How Americans Will Adapt to Lower Living Standards
By Rick Newman | Daily Ticker – Tue, Oct 29, 2013 1:05 PM EDT
Get used to beans.
That’s one suggestion in Tyler Cowen’s new book, Average Is Over: Powering America Beyond the Age of the Great Stagnation. Cowen creates a stark image of a future U.S. economy in which most people either rocket toward the top or drift toward the bottom. A thinning middle class doesn’t mean people can’t work their way up any more, but it does mean it will be harder to muddle along with marginal skills or a soft work ethic, since a hollowed-out middle will no longer be able to shelter those who don’t have what it takes to make it to the top.
Americans will adapt. “Many of society’s lower earners will reshape their tastes...toward cheaper desires,” Cowen writes in Average Is Over. That’s where the beans come in, since they provide all the nutrition of fancier food at a fraction of the cost. “Don’t scoff at the beans,” Cowen encourages readers who might feel unsettled by his dystopian view of America’s future. Cooked with freshly ground cumin and pureed chili peppers, he insists, they can be quite tasty.

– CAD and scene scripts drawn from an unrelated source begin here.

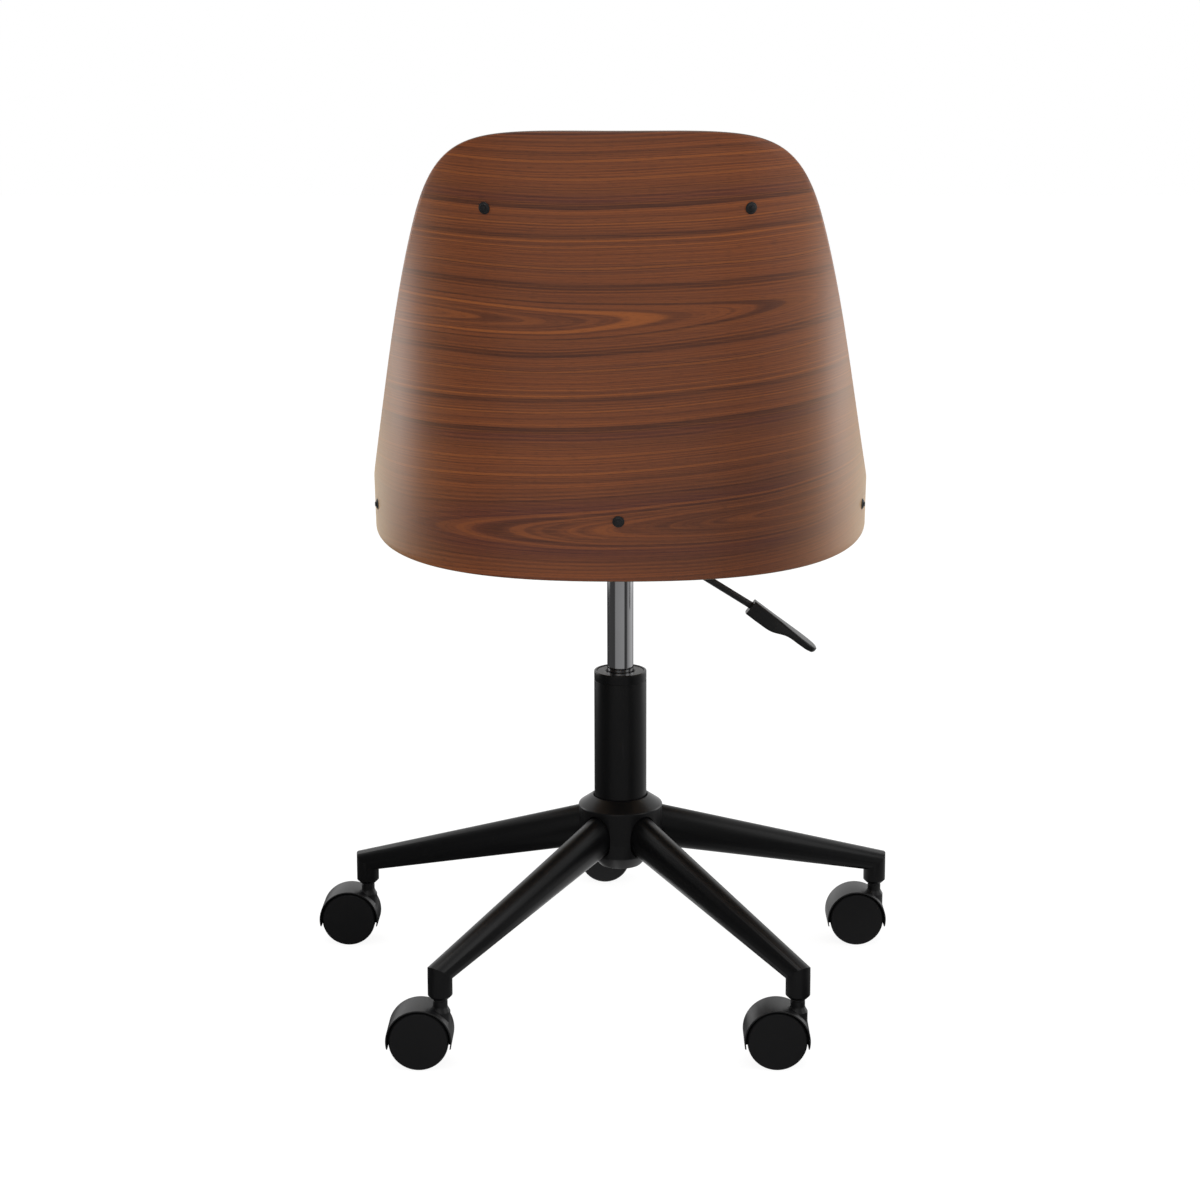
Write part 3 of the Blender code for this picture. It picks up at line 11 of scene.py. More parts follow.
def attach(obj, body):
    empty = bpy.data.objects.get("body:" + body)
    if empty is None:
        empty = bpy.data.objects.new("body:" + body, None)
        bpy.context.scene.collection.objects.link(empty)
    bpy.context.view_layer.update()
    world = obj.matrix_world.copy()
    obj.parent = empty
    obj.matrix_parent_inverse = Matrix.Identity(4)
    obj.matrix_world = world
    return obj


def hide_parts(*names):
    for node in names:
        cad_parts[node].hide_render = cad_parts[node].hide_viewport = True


# Office chair: a bent walnut shell with a padded seat and back, on a gas lift,
# a star base and hooded casters. Metres, +Z up, the chair faces -Y.

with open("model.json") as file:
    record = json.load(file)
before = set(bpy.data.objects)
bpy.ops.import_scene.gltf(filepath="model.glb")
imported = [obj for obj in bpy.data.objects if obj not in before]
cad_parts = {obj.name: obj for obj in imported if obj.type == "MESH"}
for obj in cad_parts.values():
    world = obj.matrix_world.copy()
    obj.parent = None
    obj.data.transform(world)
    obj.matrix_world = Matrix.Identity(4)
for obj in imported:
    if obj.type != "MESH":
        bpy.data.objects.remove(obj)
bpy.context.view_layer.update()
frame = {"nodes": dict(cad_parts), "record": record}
bpy.context.scene.view_settings.view_transform = "Standard"

axisX = -0.0189                      # the column stands off the middle
columnPlace = Vector((axisX, 0, 0))
quarter = math.radians(90)
fit = 0.0003                         # the clearance round a pin or a foot


# Modelling helpers

def onlyThis(piece):
    if bpy.context.object and bpy.context.object.mode != "OBJECT":
        bpy.ops.object.mode_set(mode="OBJECT")
    bpy.ops.object.select_all(action="DESELECT")
    piece.select_set(True)
    bpy.context.view_layer.objects.active = piece


def startEdit(piece):
    onlyThis(piece)
    bpy.ops.object.mode_set(mode="EDIT")
    bpy.ops.mesh.select_all(action="SELECT")


def endEdit():
    bpy.ops.object.mode_set(mode="OBJECT")


def added(name):
    piece = bpy.context.object
    piece.name = name
    piece.data.name = name
    return piece


def modify(piece, kind, **settings):
    onlyThis(piece)
    modifier = piece.modifiers.new(kind.title(), kind)
    for key, value in settings.items():
        setattr(modifier, key, value)
    bpy.ops.object.modifier_apply(modifier=modifier.name)


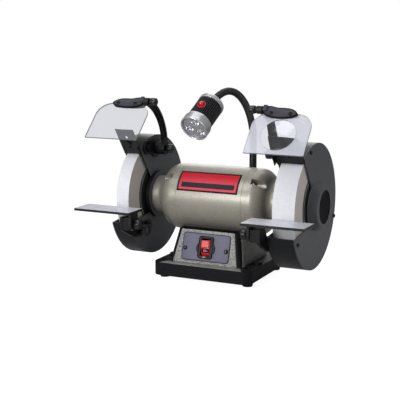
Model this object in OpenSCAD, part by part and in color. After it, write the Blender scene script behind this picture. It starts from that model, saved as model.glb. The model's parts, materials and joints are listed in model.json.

As Cowen explains further in the video above, the United States is probably unlikely to return to the easy prosperity of the post-World War II era, which swelled the middle class and allowed millions of families to build wealth and save for retirement with little more than a strong back and a will to get ahead.
In econospeak, Cowen believes the economy is undergoing “structural” change that’s in the process of creating a new normal, with new classes of winners and losers. Others are more inclined to see “cyclical” change caused by the recent recession, with some lost jobs coming back and life eventually returning to familiar patterns. If we’re in the midst of a mere cyclical change, however, the cycles are taking an awfully long time to run their course.
Cowen says it will be tougher to get ahead in the future, for three reasons familiar to anybody who’s been paying attention to the shifting fortunes of U.S. workers. First, companies are much more careful these days about taking on workers and committing to the cost of labor, benefits, and the problems sometimes caused by humans on the payroll. Second, globalization means there’s more international competition for jobs at all levels. Third, automation allows many companies to replace people with technology.
“The old America we knew, where everyone’s living standard doubled each generation, will probably be a thing of the past for a lot of people,” Cowen says.
As uncomfortable as it may sound, there are plenty of ways for Americans to adjust to the Darwinian economy Cowen envisions. They can move to cheaper, more affordable areas and use Skype or other Internet innovations to telecommute and keep in touch with family. More Americans will become freelancers and “petty entrepreneurs” with jobs akin to those considered desirable in many developing countries. More ”threshold earners” will content themselves with earnings just high enough to get by. Americans will also find new ways to eliminate a lot of waste, becoming thriftier in the process.
There will be new winners, too, as the soaring fortunes of Facebook (FB), Twitter and many new web companies demonstrates.
“There will be a lot of opportunities for people who really have the desire to seize them,” says Cowen. For everybody else, it would probably be a good idea to get familiar with cumin and chilis.